Authorities were skeptical of Sherri’s story from the beginning, but it wasn’t until they were able to match the DNA found on her clothing to Reyes in 2020 that the truth was finally revealed.
She was arrested and charged on April 12 with 34 counts of mail fraud and one count of making false statements to law enforcement authorities. She later pleaded guilty to a single count of mail fraud and one count of making false statements, authorities said.
Keith Papini filed for divorce shortly after her arrest and sought custody of the couple’s two children.
"Both I and, especially our children were traumatized by her disappearance and I spent much time and money trying to find my wife. The trauma inflicted on our children at the unexpected loss of their mother was heartbreaking," he wrote in the court papers, obtained by The Associated Press.

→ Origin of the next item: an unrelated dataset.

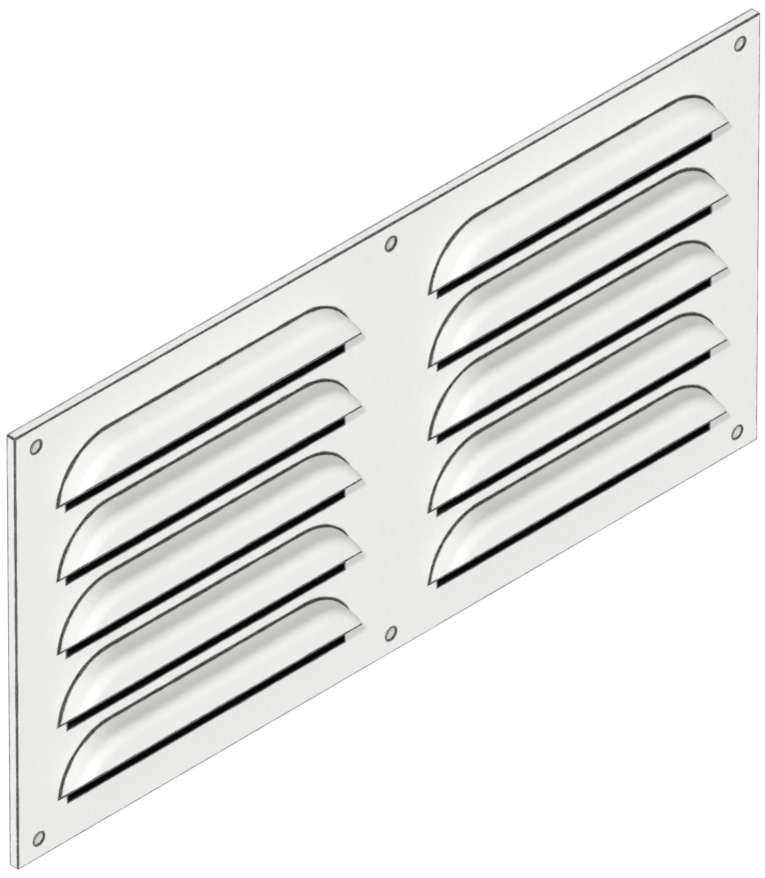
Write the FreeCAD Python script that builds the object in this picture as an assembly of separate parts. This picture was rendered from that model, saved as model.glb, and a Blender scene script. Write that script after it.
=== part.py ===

Sherri was sentenced in September to 18 months behind bars—a sentence longer than both prosecutors and her defense team had recommended.
Senior U.S. District Judge William B. Shubb decided to institute the lengthier sentence after remarking that he wanted to “send a message that crime doesn’t pay.”
“People don’t like to be conned,” he said, according to the Sacramento Bee. “And I don’t believe those people who were deceived would believe that one month or eight months is sufficient."
She was also ordered to pay $309,902 in restitution.
After the sentencing, Keith said in a statement to People that he was trying to move on with his life.
"The events of the past two months have been shocking and devastating. My current focus is on moving on and doing everything I can to provide my two children with as normal, healthy and happy of a life as possible,” he said.